Fatigue Performance Investigations for 40Cr Steel via Traditional Frequency Loading, Ultrasonic Frequency Loading, and Infrared Thermography Method

ABSTRACT This study compares the fatigue behavior of 40Cr steel under traditional (80 Hz) and ultrasonic (20 kHz) loading frequencies, indicating a 29% increase in fatigue limit under ultrasonic loading (876 MPa vs. 677 MPa). Infrared thermography revealed abrupt temperature rises at critical stresses, yielding fatigue limits of 662 and 675 MPa under 80 Hz, contrasting to 858 and 861 MPa under 20 kHz, closely matching with S‐N curve data. Intrinsic dissipation analysis demonstrated that under stress loading of 700 MPa, the intrinsic dissipation per cycle at 80 Hz was 5000 (J/m 3 )/cycle, while at 20 kHz, it was about only 250 (J/m 3 )/cycle, indicating that more fatigue damage would be generated at traditional frequency than that at ultrasonic frequency.
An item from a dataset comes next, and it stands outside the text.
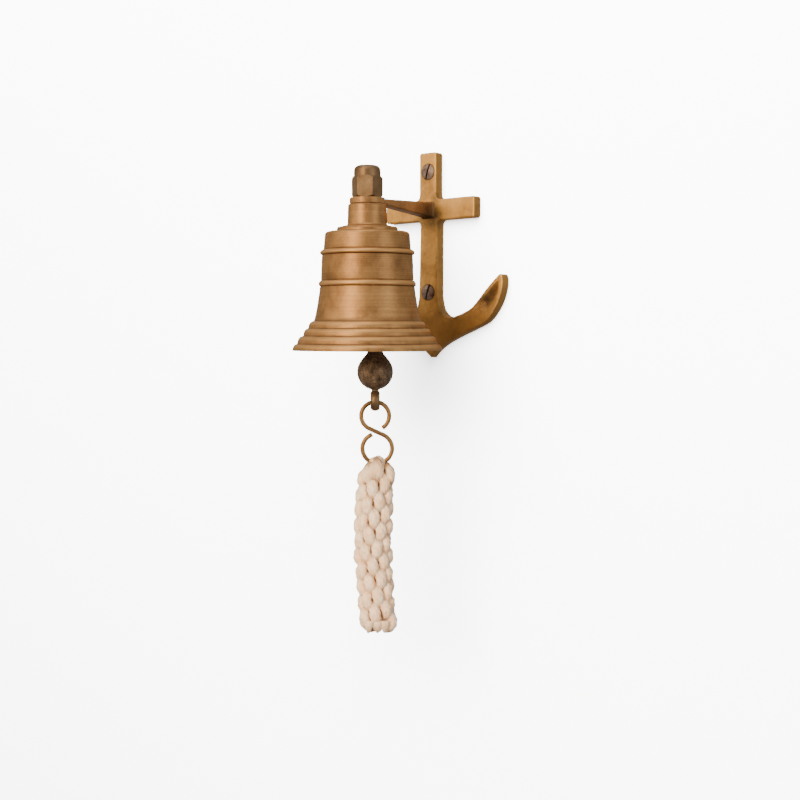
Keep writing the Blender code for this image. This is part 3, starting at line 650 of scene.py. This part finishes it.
def add_lobe(shape, layer, angle, z, rng):
    """One bulging stitch of the plait, both its ends tucked under its neighbours."""
    swell = rope_swell(z)
    length = LOBE_HALF * (0.72 + 0.28 * swell) * rng.uniform(0.96, 1.05)
    lean = LOBE_LEAN + rng.uniform(-0.22, 0.22)
    lift = rng.uniform(-0.5, 0.5) * MM
    line, sizes, tuck_shades = [], [], []
    for i in range(LOBE_STEPS + 1):
        t = 2 * i / LOBE_STEPS - 1
        run = length * t
        here = z - run * math.cos(lean)
        here = min(max(here, ROPE_BOTTOM + 2.2 * MM), ROPE_TOP - 2.0 * MM)
        round_by = run * math.sin(lean) / (ROPE_HALF_WIDE * rope_swell(here) * 0.93)
        tuck = abs(t) ** 2.0
        thick = STRAND_THICK * (1 - 0.35 * abs(t) ** 3)
        wide = STRAND_WIDE * (0.78 + 0.22 * swell) * (1 - 0.50 * abs(t) ** 2.2)
        line.append(rope_point(angle + round_by, here, thick + DIVE * tuck - lift))
        sizes.append((wide, thick))
        tuck_shades.append(0.95 * tuck)
    add_strand(shape, layer, line, sizes, tuck_shades)


def add_eye_strand(shape, layer, offset, wide, lean):
    """A strand that comes up the front, over the hook's wire and down the back."""
    wire = -math.sqrt(HOOK_RING_R ** 2 - offset ** 2)
    line, sizes, tuck_shades = [], [], []
    for i in range(EYE_STEPS + 1):
        t = 2 * i / EYE_STEPS - 1
        if abs(t) < EYE_TURN:
            a = t / EYE_TURN * math.pi / 2
            out, z, drop = EYE_OVER * math.sin(a), wire + EYE_OVER * math.cos(a), 0.0
        else:
            drop = (abs(t) - EYE_TURN) / (1 - EYE_TURN)
            out = math.copysign(EYE_OVER + EYE_BELLY * math.sin(drop * math.pi) ** 0.8, t)
            z = wire - EYE_DROP * drop
        across = offset - lean * drop * math.copysign(1, t)
        line.append(ROPE_PIVOT + ACROSS * across + FACING * out + UP * z)
        sizes.append((wide, 1.35 * MM + 1.6 * MM * math.sin(math.pi * min(1.0, drop)) ** 0.7))
        tuck_shades.append(0.7 * drop ** 3)
    add_strand(shape, layer, line, sizes, tuck_shades)


def add_end_strand(shape, layer, offset):
    """A strand that turns under the rope's lower end, from the front to the back."""
    middle = rope_middle(ROPE_BOTTOM + END_RISE)
    line = []
    for i in range(END_STEPS + 1):
        a = math.pi * (i / END_STEPS - 0.5)
        turn = FACING * (END_OUT * math.sin(a)) - UP * (END_DROP * math.cos(a))
        line.append(middle + ACROSS * offset + turn)
    add_strand(shape, layer, line, [END_SIZE] * len(line), [0.0] * len(line))


def add_shoulder(shape, layer, side, front):
    """A strand beside the eye that bulges out from under the hook's wire."""
    line, sizes, tuck_shades = [], [], []
    for i in range(SHOULDER_STEPS + 1):
        t = i / SHOULDER_STEPS
        bulge = SHOULDER_OUT[side] * math.sin(math.pi * (0.12 + 0.62 * t))
        across = side * (SHOULDER_START + bulge) * MM
        z = -(SHOULDER_TOP + SHOULDER_LENGTH * t) * MM
        out = front * (2.2 + 3.4 * t) * MM
        line.append(ROPE_PIVOT + ACROSS * across + FACING * out + UP * z)
        swell = math.sin(math.pi * (0.10 + 0.80 * t))
        sizes.append(((1.4 + 2.1 * swell) * MM, (1.2 + 1.9 * swell) * MM))
        tuck_shades.append(0.75 * abs(2 * t - 1) ** 3)
    add_strand(shape, layer, line, sizes, tuck_shades)


def mesh_piece(name, shape, material):
    bmesh.ops.recalc_face_normals(shape, faces=shape.faces)
    mesh = mesh_from(name, shape)
    mesh.materials.append(material)
    mesh.shade_smooth()
    return in_scene(name, mesh)


COTTON_STOPS = [(0.3, (0.92, 0.56, 0.31)), (0.5, (0.98, 0.69, 0.44)), (0.7, (1.0, 0.80, 0.58))]
# The crease colour is painted shade in the creases between yarns.
COTTON_SOILED, COTTON_CREASE_SHADE = (0.56, 0.35, 0.18), (0.66, 0.40, 0.20)
# The gap colour is painted shade where strands tuck in.
COTTON_GAP_SHADE, COTTON_FIBRE = (0.24, 0.115, 0.040), (0.62, 0.40, 0.23)
COTTON_SHEEN, COTTON_SHEEN_ROUGH, COTTON_SPECULAR = 0.15, 0.5, 0.15


def cotton_material():
    """Undyed cotton: fibres, painted shade in the creases between yarns, painted shade in the gaps where a
    strand tucks in, and a soiled eye.
    """
    look = Look("cotton_plait", 0.9, 0.0)
    tucked = look.nodes.new("ShaderNodeAttribute")
    tucked.attribute_name = "tucked"
    blotch = look.noise(look.moved(), 150, 4, 0.6)
    fibre = look.noise(look.moved((0, 0, 0), (1500, 1500, 500)), 1.0, 4, 0.7)
    yarn = look.noise(look.moved((2, 5, 1), (620, 620, 330), (0.0, 0.35, 0.0)), 1.0, 3, 0.6)
    colour = look.ramp(blotch, COTTON_STOPS)
    soiled = look.near(ROPE_PIVOT - UP * 0.010, 0.006, 0.014)
    colour = look.mix(look.math("MULTIPLY", soiled, 0.55), colour, COTTON_SOILED)
    # Painted shade in the creases between yarns, following the yarn bump.
    colour = look.mix(look.spread(yarn, 0.50, 0.34, 0.0, 0.50), colour, COTTON_CREASE_SHADE)
    # Painted shade in the gaps where strands tuck in.
    shade = look.spread(tucked.outputs["Fac"], 0.08, 0.44)
    colour = look.mix(look.math("MULTIPLY", shade, 0.92), colour, COTTON_GAP_SHADE)
    colour = look.mix(look.spread(fibre, 0.50, 0.74, 0.0, 0.34), colour, COTTON_FIBRE)
    look.set("Base Color", colour)
    look.set("Normal", look.bump(fibre, 0.0006, 0.8, look.bump(yarn, 0.0016, 0.9)))
    look.shader.inputs["Sheen Weight"].default_value = COTTON_SHEEN
    look.shader.inputs["Sheen Roughness"].default_value = COTTON_SHEEN_ROUGH
    look.shader.inputs["Specular IOR Level"].default_value = COTTON_SPECULAR
    return look.material


def make_plait(cotton):
    rng = random.Random(11)
    shape = bmesh.new()
    layer = shape.verts.layers.float.new("tucked")
    for column in range(COLUMNS):
        for row in ROWS:
            across = column * STEP_RIGHT[0] + row * STEP_LEFT[0] + FIRST_ROUND
            z = ROPE_TOP - FIRST_DOWN - column * STEP_RIGHT[1] - row * STEP_LEFT[1]
            if ROPE_TOP - 8 * MM >= z >= ROPE_BOTTOM + 5.5 * MM:
                add_lobe(shape, layer, 2 * math.pi * across / ROPE_ROUND, z, rng)
    for offset, wide, lean in EYE_STRANDS:
        add_eye_strand(shape, layer, offset, wide, lean)
    for offset in END_OFFSETS:
        add_end_strand(shape, layer, offset)
    for side in (-1, 1):
        for front in (-1, 1):
            add_shoulder(shape, layer, side, front)
    return mesh_piece("lanyard_plait", shape, cotton)


def make_core(cotton):
    """The rope's heart, painted fully in gap shade, which shows brown through the gaps between the stitches
    as painted shade.
    """
    shape = bmesh.new()
    layer = shape.verts.layers.float.new("tucked")
    loops = []
    for i in range(CORE_STEPS + 1):
        z = ROPE_TOP - CORE_START + (ROPE_BOTTOM - ROPE_TOP + CORE_SHORT) * i / CORE_STEPS
        swell = rope_swell(z)
        wide, deep = ROPE_HALF_WIDE * swell - CORE_INSET, ROPE_HALF_DEEP * swell - CORE_INSET
        loop = []
        for k in range(STRAND_SIDES):
            a = 2 * math.pi * k / STRAND_SIDES
            spot = rope_middle(z) + ACROSS * (wide * math.sin(a)) + FACING * (deep * math.cos(a))
            vertex = shape.verts.new(spot)
            # The whole core takes the full painted gap shade.
            vertex[layer] = 1.0
            loop.append(vertex)
        loops.append(loop)
    join_rings(shape, loops)
    shape.faces.new(loops[0])
    shape.faces.new(loops[-1])
    return mesh_piece("lanyard_core", shape, cotton)


def make_rope():
    """The plaited rope in the lanyard's place, with a lamp of its own."""
    cotton = cotton_material()
    plait, core = make_plait(cotton), make_core(cotton)
    for piece in (plait, core):
        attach(piece, "pull")
    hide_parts("lanyard")
    rope_half_way = ROPE_PIVOT + UP * (ROPE_TOP + ROPE_BOTTOM) / 2
    light_only(lamp_round(rope_half_way, *ROPE_LAMP), "rope_lit", (plait, core))


make_camera()
make_world()
make_stage(make_lights())
dress_metal()
make_rope()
Thus, it is adopted to explain much higher fatigue strength under ultrasonic frequency. A dislocation gliding model attributes this improvement to increased pinning defect resistance during ultrasonic excitation. The combined thermographic and energy dissipation approaches validate ultrasonic frequency's significant strengthening effect, providing mechanistic insights for fatigue‐resistant material design.